Exercise 13.1.14

Proof.

(a)

$f=x^4+4x+2$.

$\mathrm{\Delta }(f)=-2^8\cdot 19$ is not a square in $\mathbb{Q}$, and ${𝜃}_f(y)=y^3-8y-16$ is irreducible over $\mathbb{Q}$, so ${\mathrm{Gal}}_{\mathbb{Q}}(f)\simeq S_4$ (part (a) of Theorem 13.1.11).

(b)

$f=x^4+8x+12$.

$\mathrm{\Delta }(f)=2^{12}\cdot 3^4$ is a square in $\mathbb{Q}$, and ${𝜃}_f(y)=y^3-48y-64$ is irreducible over $\mathbb{Q}$, so ${\mathrm{Gal}}_{\mathbb{Q}}(f)\simeq A_4$ (part (a) of Theorem 13.1.11).

(c)

$f=x^4+1$.

$\mathrm{\Delta }(f)=2^8$ is a square in $\mathbb{Q}$ and ${𝜃}_f(y)=y(y-2)(y+2)$ splits completely over $\mathbb{Q}$, so ${\mathrm{Gal}}_{\mathbb{Q}}(f)\simeq \mathbb{Z}∕2\mathbb{Z}\times \mathbb{Z}∕2\mathbb{Z}$ (part (b) of Theorem 13.1.11).

(d)

$f=x^4+x^3+x^2+x+1$.

$\mathrm{\Delta }(f)=5^3$ is not a square, and ${𝜃}_f(y)=(y-2)(y^2+y+1)$ has a unique root in $\mathbb{Q}$, so part (c) of Theorem 13.1.1 applies.

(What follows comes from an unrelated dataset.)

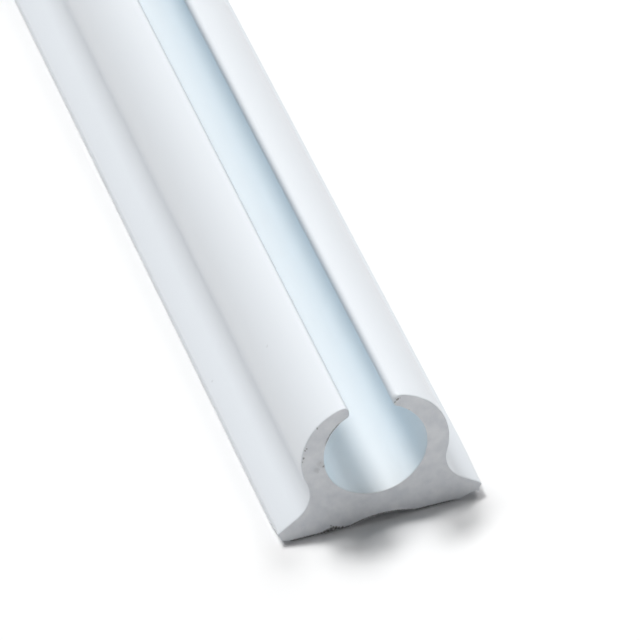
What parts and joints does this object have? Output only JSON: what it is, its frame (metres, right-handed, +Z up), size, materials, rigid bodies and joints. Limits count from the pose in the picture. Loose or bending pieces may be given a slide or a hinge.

Let $\zeta$ a root of $f$. Then

$$f=(x-\zeta )(x-{\zeta }^2)(x-{\zeta }^3)(x-{\zeta }^4)$$

splits completely over $\mathbb{Q}(\zeta )$. By Exercise 13,

$$G\simeq \mathbb{Z}∕4\mathbb{Z}.$$

(we know already this result, since $f={\Phi }_5$.)

(e)

$f=x^4-2$.

By Exercise 13, Example 2, $\mathrm{\Delta }(f)=-2^{11}$ is not a square, and ${𝜃}_f(y)=y(y^2+8)$ has a unique root in $\mathbb{Q}$. Moreover if $a=\sqrt[4]{2}$,

$$f=(x-a)(x+a)(x^2+a^2)$$

doesn’t splits completely over $\mathbb{Q}$, so

$$G\simeq D_8.$$